I actually went to Auburn and know exactly what you mean. The wealth, not only in Auburn, but in Opelika, Smiths Station, and even getting on out on 280 to places like Waverly is breathtaking. Don’t even get me started on Lake Martin. Knowing the “growth” that Lee County has experienced over the past couple of decades, I can only imagine that you feel this more than me. In many ways it came out of nowhere for you, whereas, my town being so close to Birmingham, it was sort of expected to eventually happen.
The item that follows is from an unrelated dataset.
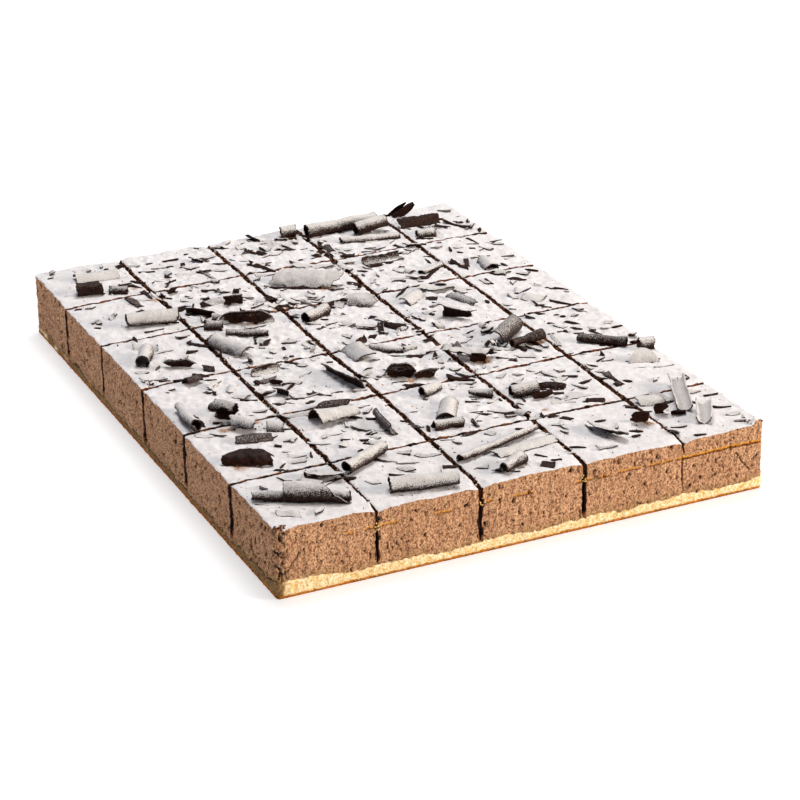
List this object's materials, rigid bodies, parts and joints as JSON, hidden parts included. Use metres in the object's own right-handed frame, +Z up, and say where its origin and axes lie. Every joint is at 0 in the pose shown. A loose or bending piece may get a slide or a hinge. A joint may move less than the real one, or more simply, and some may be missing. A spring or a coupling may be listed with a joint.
{
  "type": "black forest sheet cake",
  "caption": "Rectangular sheet cake: thin pale sponge base, thick chocolate mousse cut into portions down to the sponge, icing sugar and shaved chocolate curls on top.",
  "frame": {"origin": "centre of the sponge's flat underside", "axes": "+Z up; +Y along the cake's long side, away from the front; +X along its short side, to the right seen from the front"},
  "size_m": [0.28, 0.385, 0.0505],
  "materials": {
    "sponge": "matte",
    "mousse": "matte",
    "chocolate": "satin"
  },
  "bodies": {
    "root": {"sponge_base": "sponge", "mousse_r1_c1": "mousse", "mousse_r1_c2": "mousse", "mousse_r1_c3": "mousse", "mousse_r1_c4": "mousse", "mousse_r1_c5": "mousse", "mousse_r2_c1": "mousse", "mousse_r2_c2": "mousse", "mousse_r2_c3": "mousse", "mousse_r2_c4": "mousse", "mousse_r2_c5": "mousse", "mousse_r3_c1": "mousse", "mousse_r3_c2": "mousse", "mousse_r3_c3": "mousse", "mousse_r3_c4": "mousse", "mousse_r3_c5": "mousse", "mousse_r4_c1": "mousse", "mousse_r4_c2": "mousse", "mousse_r4_c3": "mousse", "mousse_r4_c4": "mousse", "mousse_r4_c5": "mousse", "mousse_r5_c1": "mousse", "mousse_r5_c2": "mousse", "mousse_r5_c3": "mousse", "mousse_r5_c4": "mousse", "mousse_r5_c5": "mousse", "mousse_r6_c1": "mousse", "mousse_r6_c2": "mousse", "mousse_r6_c3": "mousse", "mousse_r6_c4": "mousse", "mousse_r6_c5": "mousse", "curl_arched_sheet": "chocolate", "curl_back_overlap": "chocolate", "curl_back_tube": "chocolate", "curl_broad_roll": "chocolate", "curl_cluster_scroll": "chocolate", "curl_cluster_tube": "chocolate", "curl_corner_tube": "chocolate", "curl_corner_wrap": "chocolate", "curl_crumpled": "chocolate", "curl_curled_stick": "chocolate", "curl_dark_cone": "chocolate", "curl_dark_roll": "chocolate", "curl_dark_shell": "chocolate", "curl_dark_slab": "chocolate", "curl_dark_stick": "chocolate", "curl_dark_tongue": "chocolate", "curl_edge_scroll": "chocolate", "curl_front_slanted_tube": "chocolate", "curl_front_tube": "chocolate", "curl_half_shell": "chocolate", "curl_left_wrap": "chocolate", "curl_long_roll": "chocolate", "curl_long_slab": "chocolate", "curl_open_cone": "chocolate", "curl_ragged_sheet": "chocolate", "curl_raised_trough": "chocolate", "curl_right_trough": "chocolate", "curl_right_tube": "chocolate", "curl_wide_tube": "chocolate"}
  },
  "joints": []
}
But I think you’re exactly right that we were better as an obscure backwater. Now, we’re all rich and have the wind in our sails while the rest of the country pretty much languishes. I can’t help but notice we’re losing something of greater value than money. The same thing that happened to my community, to Lee County, has happened thousands of times over the South. Add up enough of those instances, and you have a lost people. A rich people, sure, but a lost people. And if we’re lost, in the end we’ll lose both our wealth and ourselves. This ought to be a lesson we learn from both New England and the Midwest. But we’re too wealthy to heed their past.
Just carry the fire and try to find others who do too. That’s all we can do I think.